On comprendra toutefois SPST de ne pas avoir développé davantage dans cet ouvrage son idée de repenser la souveraineté nationale du Québec par la lentille de l’effectivité plutôt que par celle de l’acceptabilité aux yeux des ennemis naturels de la cause. Il s’agissait ici de respecter le thème  qu’il s’était donné et de ne pas conclure par l’insertion d’un « livre dans le livre ». On espérera toutefois sans gêne la sortie d’un troisième opus par Savard Tremblay, pourquoi pas basé sur le développement de cette idée de la souveraineté effective comme remède à l’apolitisme triomphant de notre époque.

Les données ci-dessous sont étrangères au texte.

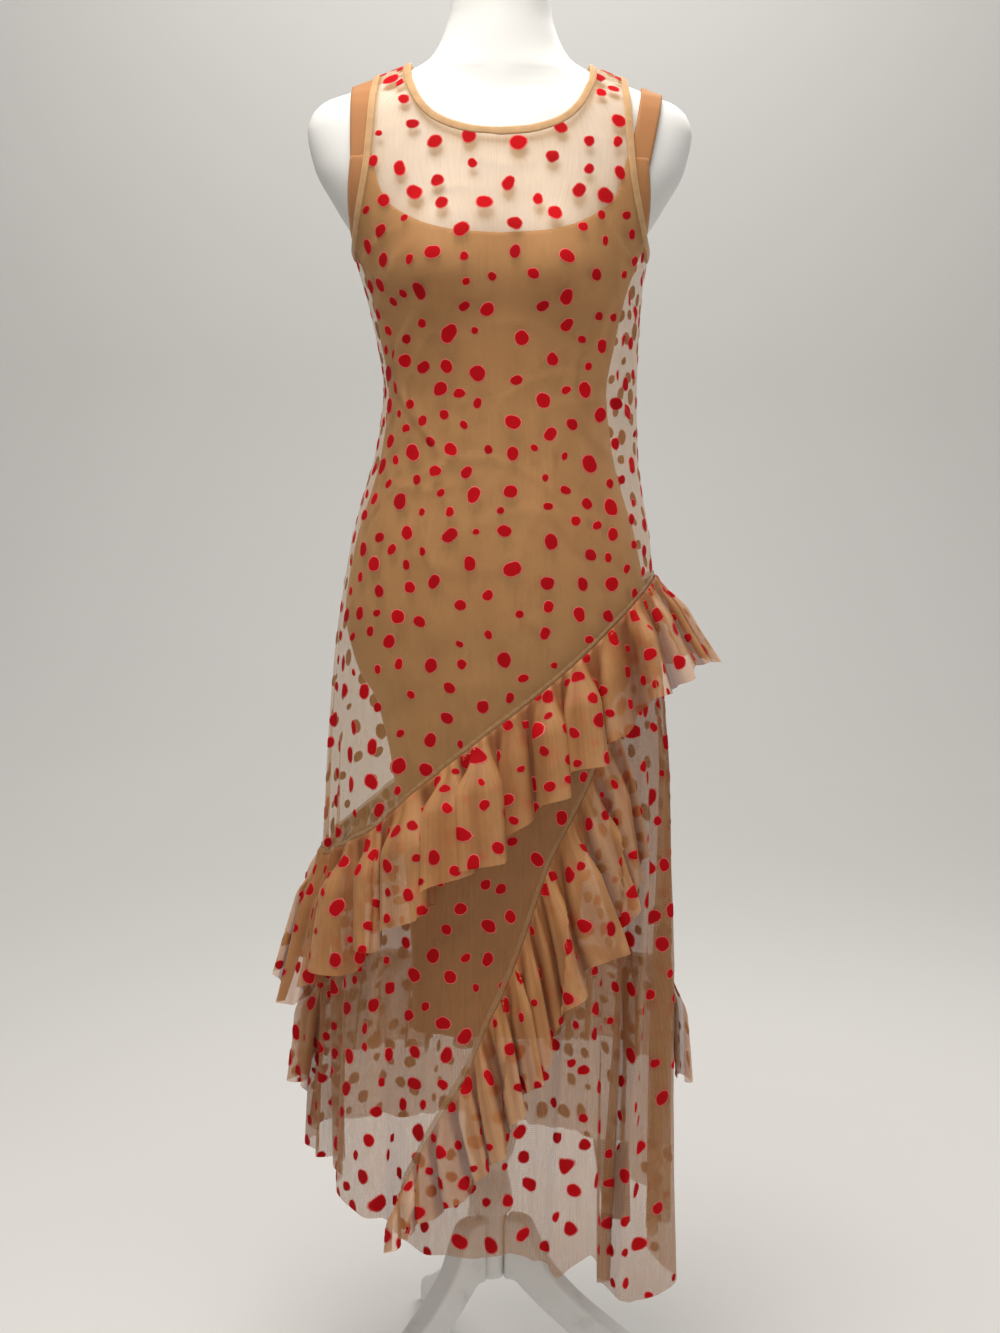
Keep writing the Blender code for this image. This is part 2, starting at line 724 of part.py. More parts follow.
def make_slip(parts, column):
    """The slip's front and back, from the straps to the hem, and its two straps over the shoulders."""
    sides = (("front", SLIP_ARM_FRONT, SLIP_NECK_FRONT), ("back", SLIP_ARM_BACK, SLIP_NECK_BACK))
    for facing, arm, neck in sides:
        low = SLIP.seam_angle(SLIP_HEM)
        bottom = [(angle, SLIP_HEM) for angle in np.linspace(-low, low, 19)]
        side = side_up(SLIP, SLIP_HEM, SLIP_UNDERARM, SLIP_STEP[1])
        top = edge_path(SLIP, arm, EDGE_STEP)[1:] + edge_path(SLIP, neck, EDGE_STEP)
        outline = both_sides(bottom, side + top)
        panel("slip_" + facing, SLIP, outline, facing, SLIP_CLEAR, SLIP_STEP, SLIP_TAN, parts, column)
    for name, (front_x, top_x, back_x) in STRAP_PATHS.items():
        lines = []
        for across in (-STRAP_WIDTH / 2, STRAP_WIDTH / 2):
            lines.append(strap_line(front_x + across, top_x + across, back_x + across))
        points = np.stack(lines)
        out = grid_out(points)
        wanted = points - np.array([0, 0, 1.2])
        flip = float((out * wanted).sum()) < 0
        lifted = points + out * (-1 if flip else 1) * (SLIP_CLEAR + 0.0004)
        strip(name, lifted, SLIP_TAN, parts, column, flip=flip)


def strap_line(front_x, top_x, back_x, count=17):
    """Points on the torso from the front, over the shoulder's ridge and down the back."""
    heights = np.linspace(CHEST, TORSO_TOP, 4000)
    widths = TORSO.columns[1](heights)
    above = heights > SHOULDER_WIDEST
    ridge = float(np.interp(abs(top_x), widths[above][::-1], heights[above][::-1]))
    line = []
    for share in np.linspace(0, 1, 40):
        ease = math.sin(share * math.pi / 2)
        z = STRAP_FRONT + (ridge - STRAP_FRONT) * ease
        x = front_x + (top_x - front_x) * ease
        line.append(torso_at(x, min(z, ridge - 1e-5), True))
    for share in np.linspace(1, 0, 40)[1:]:
        ease = math.sin(share * math.pi / 2)
        z = STRAP_BACK + (ridge - STRAP_BACK) * ease
        x = back_x + (top_x - back_x) * ease
        line.append(torso_at(x, min(z, ridge - 1e-5), False))
    return through(line, count)


def torso_at(x, z, front):
    angle = TORSO.angle_at(x, z)
    return TORSO.point(np.array(angle if front else math.pi - angle), np.array(z))


def make_bodice(parts, column):
    """The mesh dress above the upper seam, front and back."""
    for facing, arm, neck in (("front", ARM_FRONT, NECK_FRONT), ("back", ARM_BACK, NECK_BACK)):
        low = DRESS.seam_angle(UPPER_SEAM_MIDDLE)
        bottom = [(a, float(upper_seam(a)) + SEAM_GAP) for a in np.linspace(-low, low, 24)]
        side = side_up(DRESS, bottom[-1][1], UNDERARM, PANEL_STEP[1])
        arm_curve = edge_path(DRESS, arm, EDGE_STEP)[1:]
        shoulder = side_up(DRESS, SHOULDER_TIP, SHOULDER_NECK, EDGE_STEP)[1:]
        neck_curve = edge_path(DRESS, neck, EDGE_STEP)[1:]
        top = side[-1:] + arm_curve + shoulder + neck_curve
        other_side = side_up(DRESS, bottom[0][1], UNDERARM, PANEL_STEP[1])
        outline = bottom + side[1:-1] + top + mirrored(top[:-1])[::-1] + mirrored(other_side[1:-1])[::-1]
        panel("bodice_" + facing, DRESS, outline, facing, DRESS_CLEAR, PANEL_STEP, MESH_TAN, parts, column)


def make_skirt(parts, column):
    """The mesh skirt from the upper seam to the hem, front and back."""
    for facing in ("front", "back"):
        low, high = DRESS.seam_angle(0.25), DRESS.seam_angle(UPPER_SEAM_MIDDLE)
        turn = (lambda a: a) if facing == "front" else (lambda a: math.pi - a)
        bottom = [(a, float(hem(np.array(turn(a))))) for a in np.linspace(-low, low, 30)]
        top = [(a, float(upper_seam(a))) for a in np.linspace(high, -high, 24)]
        name = "skirt_" + facing
        panel(name, DRESS, bottom + top, facing, DRESS_CLEAR, SKIRT_STEP, MESH_TAN, parts, column)


def ruffle_points(angles, seam, drop, flare, wave, phase, seam_gap, lowered=0.0):
    """A grid of points hanging from a seam, rows from the free edge up to the seam."""
    rows = []
    for share in np.linspace(1, 0, RUFFLE_ROWS + 1):
        z = seam - lowered - drop * share
        inward = 1 - 0.6 * share
        out = DRESS_CLEAR + CLOTH + seam_gap + (RUFFLE_GAP - seam_gap) * min(1, share * RUFFLE_ROWS)
        out = out + flare * share + wave * share**0.8 * (1 + np.cos(phase))
        rows.append(DRESS.point(angles, z, inward) + DRESS.out(angles, z, inward) * out[:, None])
    return np.stack(rows[::-1])


def make_upper_ruffle(parts, column):
    """The ruffle all round the tilted upper seam, in a front and a back piece."""
    for facing in ("front", "back"):
        edge = DRESS.seam_angle(0.60)
        local = np.linspace(-edge, edge, UPPER_WAVES_PER_SIDE * COLUMNS_PER_WAVE + 1)
        angles = local if facing == "front" else math.pi - local
        phase = (local + math.pi / 2) * UPPER_WAVES_PER_SIDE * 2
        minus_x, plus_x = np.clip(-np.sin(angles), 0, 1), np.clip(np.sin(angles), 0, 1)
        drop = UPPER_DROP + UPPER_DROP_MINUS_X * minus_x**8 - UPPER_DROP_PLUS_X * plus_x
        drop = drop + UPPER_DROP_WAVE * np.cos(phase)
        flare = UPPER_FLARE + UPPER_FLARE_MINUS_X * minus_x**8 + UPPER_FLARE_PLUS_X * plus_x**8
        wave = UPPER_WAVE * (1 - 0.4 * (minus_x + plus_x) ** 8)
        points = ruffle_points(angles, upper_seam(angles), drop, flare, wave, phase, RUFFLE_SEAM, 0.0008)
        strip("ruffle_upper_" + facing, points, MESH_TAN, parts, column, flip=facing == "back")


def make_lower_ruffle(parts, column):
    """The steep ruffle on the skirt's front, and the level one on its back."""
    count = LOWER_WAVES * COLUMNS_PER_WAVE + 1
    rows = through([(math.radians(a) * BODY_RADIUS, z) for a, z in LOWER_SEAM], count)[::-1]
    angles, seam = rows[:, 0] / BODY_RADIUS, rows[:, 1]
    share = np.linspace(1, 0, count)
    phase = share * LOWER_WAVES * 2 * math.pi
    drop = LOWER_DROP - (LOWER_DROP - LOWER_DROP_END) * np.clip((share - 0.75) / 0.25, 0, 1)
    flare, wave = np.full(count, LOWER_FLARE), np.full(count, LOWER_WAVE)
    points = ruffle_points(angles, seam, drop, flare, wave, phase, RUFFLE_SEAM)
    strip("ruffle_lower_front", points, MESH_TAN, parts, column)

    edge = DRESS.seam_angle(0.40)
    local = np.linspace(-edge, edge, BACK_WAVES * COLUMNS_PER_WAVE + 1)
    angles = math.pi - local
    seam = BACK_SEAM_RIGHT + (BACK_SEAM_LEFT - BACK_SEAM_RIGHT) * (local / edge + 1) / 2
    seam = seam - BACK_SEAM_DIP * np.cos(local) ** 2
    phase = (local + math.pi / 2) * BACK_WAVES * 2
    flare, wave = np.full(len(local), BACK_FLARE), np.full(len(local), BACK_WAVE)
    drop = np.full(len(local), BACK_DROP)
    points = ruffle_points(angles, seam, drop, flare, wave, phase, RUFFLE_GAP)
    strip("ruffle_lower_back", points, MESH_TAN, parts, column, flip=True)


def binding(name, rows, hole, parts, column):
    """A closed binding that continues the front and back panels' edges into an opening.

    The rows are angles and heights along the panels' edges, and hole is a point in the opening.
    """
    rows = np.array(rows)
    points, out = DRESS.point(rows[:, 0], rows[:, 1]), DRESS.out(rows[:, 0], rows[:, 1])
    edge = points + out * DRESS_CLEAR
    ahead = np.roll(edge, -1, axis=0) - np.roll(edge, 1, axis=0)
    across = np.cross(ahead, out)
    across = across / np.linalg.norm(across, axis=1, keepdims=True)
    if ((np.array(hole) - edge) * across).sum() < 0:
        across = -across
    lines = [edge + across * SEAM_GAP, edge + across * (SEAM_GAP + BINDING_WIDTH)]
    grid = np.stack(lines)
    flip = float((grid_out(grid, True) * out[None]).sum()) < 0
    strip(name, grid, BINDING_TAN, parts, column, closed=True, flip=flip)


def make_bindings(parts, column):
    """The bindings round the neck and the two armholes, from the same points as the panels' edges."""
    front, back = edge_path(DRESS, NECK_FRONT, EDGE_STEP), edge_path(DRESS, NECK_BACK, EDGE_STEP)
    front_half = front[::-1] + to_back(back[1:])
    whole = front_half + mirrored(front_half[1:-1])[::-1]
    binding("binding_neck", whole, (0, 0, SHOULDER_NECK), parts, column)
    front, back = edge_path(DRESS, ARM_FRONT, EDGE_STEP), edge_path(DRESS, ARM_BACK, EDGE_STEP)
    whole = front + to_back(back[1:-1])[::-1]
    middle = (0.16, 0, (UNDERARM + SHOULDER_TIP) / 2)
    binding("binding_arm_plus_x", whole, middle, parts, column)
    middle = (-middle[0], *middle[1:])
    binding("binding_arm_minus_x", mirrored(whole), middle, parts, column)


def make_label(parts, column):
    """The blank care label, from the skirt's wall inwards."""
    angle, turn = math.radians(LABEL_ANGLE), math.radians(LABEL_TURN)
    inwards = np.array([-math.cos(turn), math.sin(turn), 0])
    across = np.array([math.sin(turn), math.cos(turn), 0])
    rows = []
    for z in np.linspace(LABEL_TOP, LABEL_BOTTOM, 4):
        seam = DRESS.point(angle, z) + DRESS.out(angle, z) * (DRESS_CLEAR - LABEL_SEAT)
        share = np.linspace(0, 1, 4)[:, None]
        rows.append(seam + share * LABEL_WIDTH * inwards + LABEL_BOW * np.sin(share * math.pi / 2) * across)
    strip("care_label", np.stack(rows), LABEL_WHITE, parts, column, flip=True)


def main():
    for old in list(bpy.data.objects):
        bpy.data.objects.remove(old)
    parts = bpy.data.collections.new("polka dot dress on dress form")
    bpy.context.scene.collection.children.link(parts)
    column = bpy.data.objects.new("column_axis", None)
    column.location = (COLUMN_X, COLUMN_Y, 0)
    parts.objects.link(column)
    make_torso(parts, column)
    make_stand(parts, column)
    make_slip(parts, column)
    make_bodice(parts, column)
    make_skirt(parts, column)
    make_upper_ruffle(parts, column)
    make_lower_ruffle(parts, column)
    make_bindings(parts, column)
    make_label(parts, column)


main()
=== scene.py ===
"""The polka dot mesh dress and its slip on a white dress form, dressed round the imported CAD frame.

Units are metres, +Z is up and the dress faces -Y. An angle round the body is 0 at the front, 90
degrees at +X, which is the wearer's left, and 180 degrees at the back. Shapes are worked out from
the column's axis, as in the part's source, and moved to the frame's origin as they are made.
"""

import math

import bmesh
import bpy
import numpy as np
from mathutils import Matrix, Vector
from mathutils.geometry import delaunay_2d_cdt


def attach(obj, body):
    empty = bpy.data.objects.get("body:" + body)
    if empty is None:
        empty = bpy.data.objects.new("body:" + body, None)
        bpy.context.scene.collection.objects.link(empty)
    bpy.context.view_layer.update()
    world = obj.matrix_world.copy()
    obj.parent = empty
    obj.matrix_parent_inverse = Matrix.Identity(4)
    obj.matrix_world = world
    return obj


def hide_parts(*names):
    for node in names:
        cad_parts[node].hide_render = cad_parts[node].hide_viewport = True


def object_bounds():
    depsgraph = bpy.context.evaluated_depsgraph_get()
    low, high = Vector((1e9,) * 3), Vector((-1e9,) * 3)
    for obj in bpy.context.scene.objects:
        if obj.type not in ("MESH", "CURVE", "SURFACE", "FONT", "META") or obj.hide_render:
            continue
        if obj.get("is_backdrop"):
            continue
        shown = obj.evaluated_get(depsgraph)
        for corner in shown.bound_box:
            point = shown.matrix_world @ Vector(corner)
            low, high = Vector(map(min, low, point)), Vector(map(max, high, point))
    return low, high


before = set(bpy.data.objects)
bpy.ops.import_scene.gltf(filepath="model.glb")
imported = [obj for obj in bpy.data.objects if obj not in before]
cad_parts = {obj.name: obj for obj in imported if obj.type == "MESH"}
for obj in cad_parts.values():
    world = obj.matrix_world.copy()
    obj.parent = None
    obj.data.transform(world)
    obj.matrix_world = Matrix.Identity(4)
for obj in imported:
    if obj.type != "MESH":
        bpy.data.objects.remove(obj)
CAD_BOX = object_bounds()

# Where the stand's column and the form are, from the origin
COLUMN_X = -0.01915
COLUMN_Y = -0.0302
COLUMN = np.array([COLUMN_X, COLUMN_Y, 0.0])

# The middle of each cloth wall of the frame, out from the body, and the thickness of the cloth
SLIP_OUT = 0.0033
SLIP_THICKNESS = 0.0010
STRAP_THICKNESS = 0.0012
LABEL_THICKNESS = 0.0004
DRESS_OUT = 0.0061
RUFFLE_OUT = 0.0080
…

Quoi qu’il en soit, avec L’État succursale, Simon-Pierre Savard Tremblay se positionne clairement sur l’échiquier de la réflexion politique nationale quant à l’avenir du Québec comme un représentant clé de cette jeunesse nationaliste actuellement en ascension dans la belle province. Ses idées sont claires, sérieuses et son écriture est limpide et sans faille, quoique parfois un peu dense pour le commun des mortels. Que cela n’arrête surtout personne de se procurer une copie de L’État succursale. Il s’agit d’un incontournable pour quiconque souhaite se mettre au diapason du renouveau du discours nationaliste qui s’effectue lentement, mais sûrement au sein du mouvement indépendantiste Québécois.